In those circumstances, the answer to the first question referred to the Court must be that, in so far as it concerns Articles 49 TFEU and 56 TFEU, they do not apply to a situation such as that in the main proceedings, which is confined in all respects within a single Member State.

Costs

75

Since these proceedings are, for the parties to the main proceedings, a step in the action pending before the national court, the decision on costs is a matter for that court.

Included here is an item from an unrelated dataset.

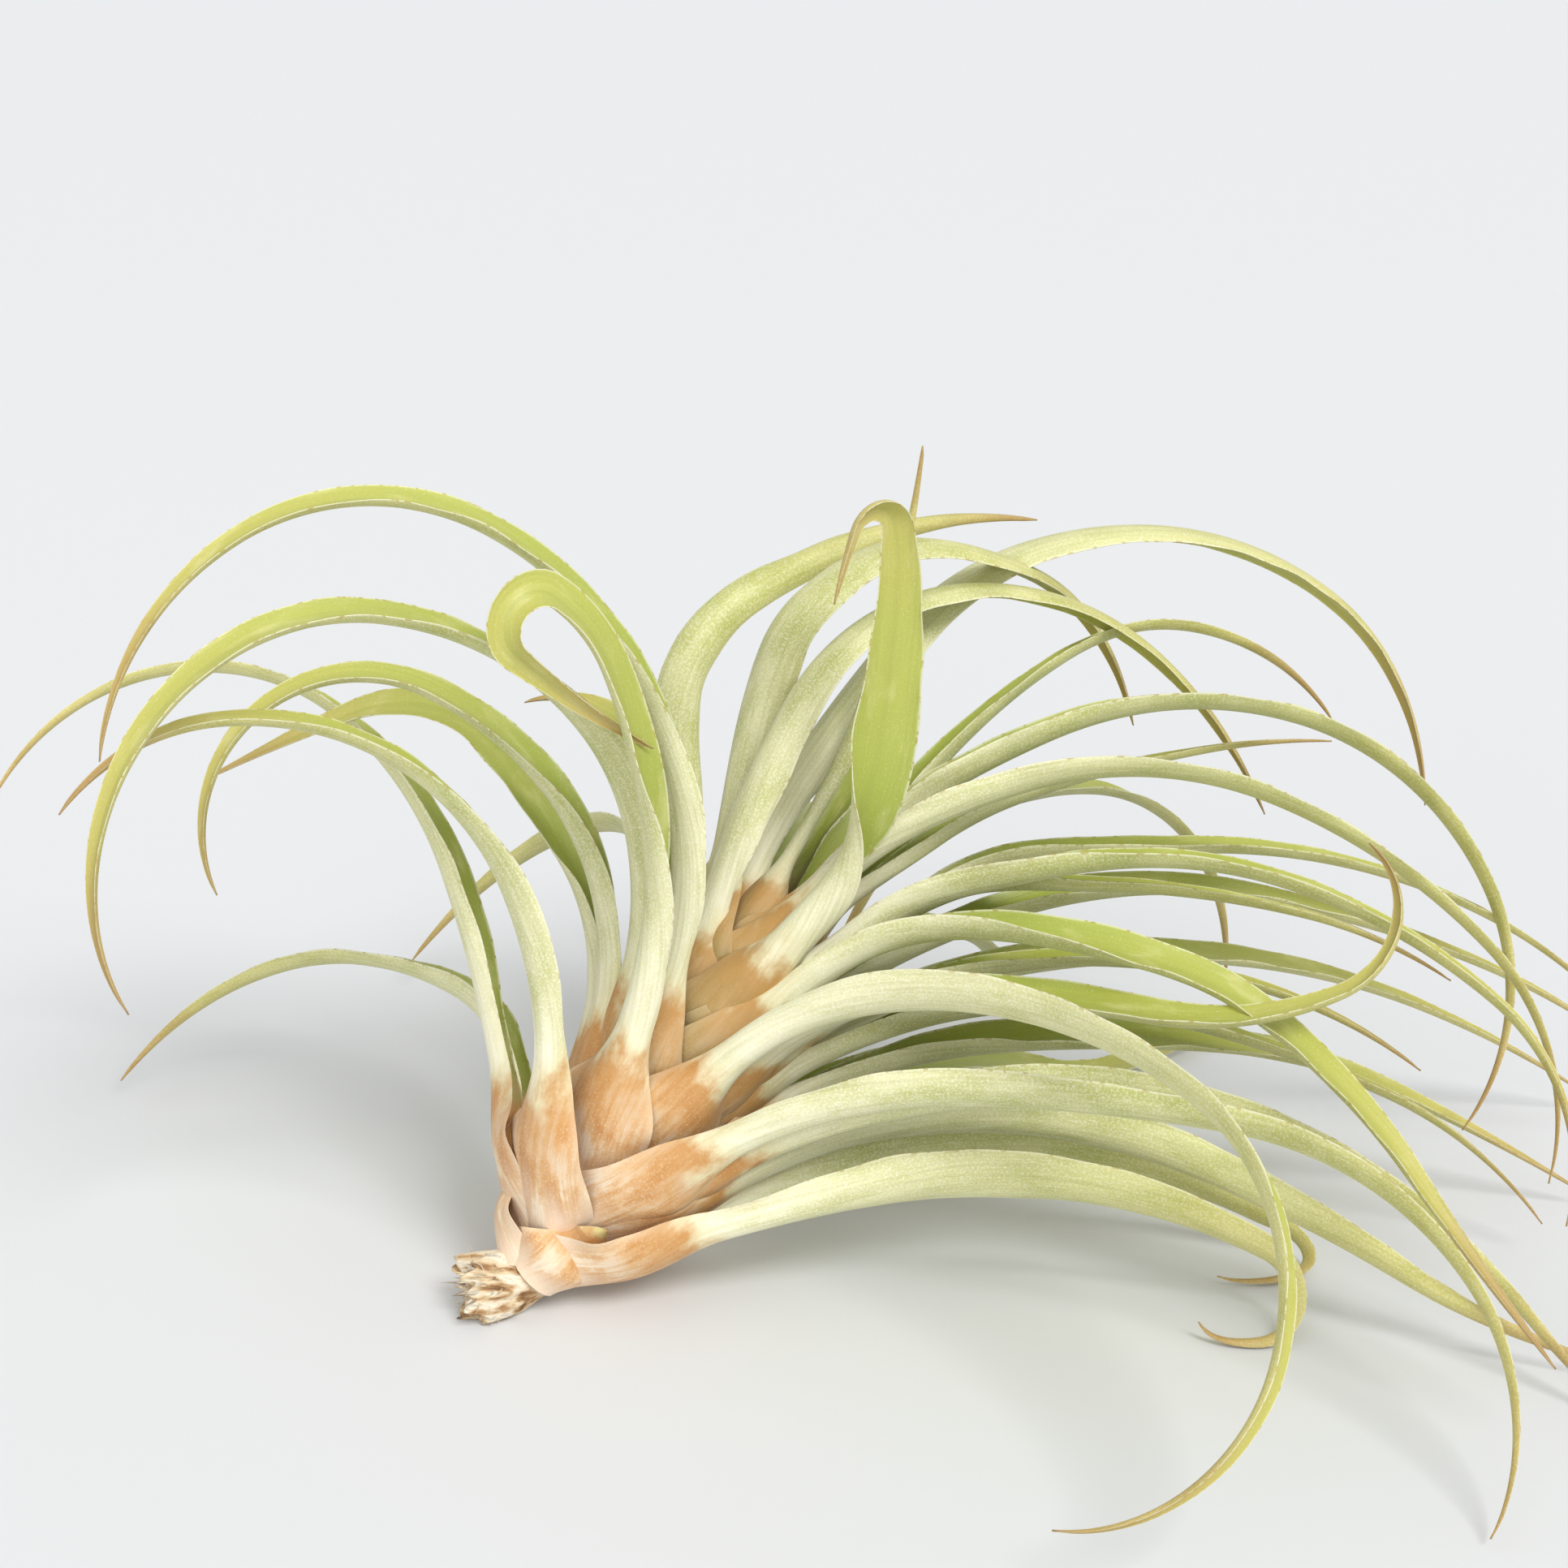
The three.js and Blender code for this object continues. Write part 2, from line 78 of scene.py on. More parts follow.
# Leaves from the stem's foot to its tip: turn round the stem, aim of the arch, lean of the sheath,
# shares of sheath, blade length and blade width, degrees that the blade turns about itself, and its
# lean off the stem at the end of each equal arc: four arcs, or eight in a blade with a tight curl.
leafTable = [
    (200, 200, 35, 0.5, 0.04, 0.9, 0, (35, 35, 35, 40)),
    (-75, -75, 30, 0.6, 0.04, 0.9, 0, (30, 30, 30, 35)),
    (80, 80, 25, 0.35, 0.03, 0.9, 0, (25, 25, 30, 30)),
    (120, 130, 40, 0.85, 0.75, 1.15, -35, (45, 65, 85, 300)),
    (155, 135, 35, 0.85, 0.8, 1.1, -15, (45, 65, 85, 270)),
    (-80, -85, 45, 0.85, 0.7, 0.9, -20, (90, 110, 140, 175)),
    (-55, -60, 45, 0.9, 0.9, 0.9, -10, (55, 85, 135, 190)),
    (0, -15, 40, 0.95, 0.7, 1.0, -10, (60, 95, 130, 180)),
    (125, 125, 35, 0.95, 0.9, 1.1, -30, (50, 80, 90, 70)),
    (90, 115, 35, 1.0, 1.0, 1.05, -5, (60, 70, 115, 175)),
    (220, 220, 40, 0.9, 0.85, 0.95, 0, (55, 75, 105, 140)),
    (110, 125, 35, 1.0, 0.95, 1.05, -15, (50, 75, 100, 120)),
    (185, 180, 35, 0.95, 0.9, 0.95, 10, (50, 70, 85, 110)),
    (20, -5, 30, 1.0, 0.75, 1.0, -50, (35, 45, 55, 65, 95, 270, 275, 280)),
    (-45, -55, 25, 0.9, 0.65, 0.85, -75, (55, 80, 145, 150)),
    (-25, -35, 25, 0.95, 0.75, 0.9, -30, (65, 100, 170, 240)),
    (250, 255, 30, 0.9, 0.85, 0.9, -10, (55, 90, 130, 170)),
    (70, 100, 30, 0.95, 1.05, 1.0, -5, (70, 100, 160, 245)),
    (140, 145, 30, 1.0, 0.9, 0.95, 30, (50, 60, 80, 85)),
    (-10, -5, 25, 1.0, 1.05, 0.95, -10, (80, 120, 185, 250)),
    (125, 140, 25, 1.0, 0.85, 0.85, 15, (50, 70, 80, 110)),
    (95, 115, 25, 1.0, 0.75, 0.95, 40, (60, 70, 35, -80)),
    (10, -25, 25, 0.95, 1.0, 0.95, -25, (55, 100, 160, 210)),
    (160, 155, 25, 1.0, 1.0, 0.9, 20, (45, 60, 75, 85)),
    (115, 130, 25, 1.0, 0.65, 0.85, 20, (40, 60, 75, 95)),
    (205, 200, 30, 0.95, 0.85, 0.9, 0, (50, 75, 105, 145)),
    (-55, -75, 25, 0.9, 0.4, 0.9, -60, (35, 50, 90, 130)),
    (85, 120, 25, 1.0, 0.9, 1.0, 40, (60, 90, 115, 110)),
    (130, 150, 20, 1.0, 1.0, 0.85, 20, (40, 65, 75, 90)),
    (240, 235, 25, 0.95, 0.8, 0.9, 0, (50, 80, 120, 160)),
    (65, 5, 20, 1.05, 0.6, 1.15, -115, (10, 20, 35, 40, 45, 55, 205, 215)),
    (90, 125, 25, 1.0, 0.95, 0.95, 20, (40, 75, 100, 165)),
    (-65, -10, 25, 0.8, 0.75, 0.75, 60, (45, -25, -40, -60)),
    (105, 135, 20, 1.05, 0.65, 0.8, 15, (45, 60, 70, 90)),
    (120, 145, 20, 1.0, 0.95, 0.8, 15, (40, 60, 80, 105)),
    (220, 220, 20, 0.9, 0.75, 0.85, 0, (45, 75, 115, 155)),
    (-10, -20, 20, 0.7, 0.95, 1.05, 0, (5, -50, -90, -120)),
    (70, 130, 15, 1.0, 1.0, 0.95, 10, (40, 80, 105, 165)),
    (-30, -15, 10, 0.9, 1.2, 1.15, 0, (-10, -50, -85, -140)),
    (175, 180, 10, 0.9, 0.8, 0.8, 0, (35, 60, 95, 135)),
    (-25, -5, 20, 0.85, 0.85, 1.1, 0, (20, -50, -85, -125)),
    (85, 145, 10, 0.95, 1.1, 0.95, 5, (30, 70, 120, 185)),
    (150, 160, 5, 0.85, 0.75, 0.75, -10, (5, 25, 65, 105)),
    (120, 155, 10, 0.85, 0.6, 0.7, 0, (30, 40, 45, 55)),
    (-110, -130, 5, 0.8, 0.6, 0.75, 0, (25, 60, 105, 150)),
    (10, 0, 5, 0.8, 0.45, 0.4, 0, (10, 25, 30, 35)),
]
oldSheaths = 3                            # the first rows have lost their blades
leafNames = (["sheath_%d" % (i + 1) for i in range(oldSheaths)]
             + ["leaf_%02d" % (i + 1) for i in range(len(leafTable) - oldSheaths)])


def linear(hexColour, alpha=1.0):         # sRGB hex to the linear values that shaders want
    parts = np.array([int(hexColour[i:i + 2], 16) for i in (0, 2, 4)]) / 255
    parts = np.where(parts <= 0.04045, parts / 12.92, ((parts + 0.055) / 1.055) ** 2.4)
    return (*parts.tolist(), alpha)


def smooth(x):                            # 3x^2 - 2x^3 between 0 and 1
    x = np.clip(x, 0, 1)
    return x * x * (3 - 2 * x)


def between(a, b, share):
    return a + (b - a) * share


# The stem's own axes: along it, its top side and its front side.
rise, heading = math.radians(plant["stemRise"]), math.radians(plant["stemHeading"])
along = np.array([math.cos(rise) * math.cos(heading), math.cos(rise) * math.sin(heading), math.sin(rise)])
front = np.array([math.sin(heading), -math.cos(heading), 0])
top = np.cross(front, along)

# The CAD stem ends in a disc a quarter as wide as the stem, so its box's far corner gives the foot.
foot = np.array(plant["foot"], float)
endRadius = plant["tipShare"] * plant["stemRadius"]
stemEnd = foot + along * plant["stemLength"] + endRadius * np.sqrt(1 - along ** 2)
shift = np.array(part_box("stem")[1]) / mm - stemEnd


def place(points):                        # plant millimetres to the frame's metres
    return (np.asarray(points) + shift) * mm


def addCamera():
    look = cameraView
    data = bpy.data.cameras.new("camera")
    data.lens, data.sensor_width = look["lens"], look["sensor"]
    data.clip_start, data.clip_end = look["nearest"], look["farthest"]
    data.dof.use_dof = False
    camera = bpy.data.objects.new("camera", data)
    camera.location = place(foot + np.array(look["fromFoot"]))
    camera.rotation_euler = (math.radians(90 - look["lookDown"]), 0, 0)
    bpy.context.scene.collection.objects.link(camera)
    bpy.context.scene.camera = camera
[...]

Costs incurred in submitting observations to the Court, other than the costs of those parties, are not recoverable.

 

On those grounds, the Court (Fifth Chamber) hereby rules:

 

1.

The provisions of Regulation (EC) No 1013/2006 of the European Parliament and of the Council of 14 June 2006 on shipments of waste, read in conjunction with Article 16 of Directive 2008/98/EC of the European Parliament and of the Council of 19 November 2008 on waste and repealing certain Directives, must be interpreted as:

permitting a local authority to require the undertaking responsible for the collection of waste on its territory to transport mixed municipal waste collected from private households and, as applicable, from other producers, to the nearest appropriate treatment facility established in the same Member State as that authority;

not permitting a local authority to require the undertaking responsible for the collection of waste on its territory to transport industrial and building waste produced on its territory to the nearest appropriate treatment facility established in the same Member State as that authority, where that waste is intended for recovery, if the producers of that waste are themselves required to deliver the waste either to that undertaking or directly to that facility.

 

2.

Articles 49 TFEU and 56 TFEU do not apply to a situation such as that in the main proceedings, which is confined in all respects within a single Member State.

 

[Signatures]


( *1 )   Language of the case: Estonian.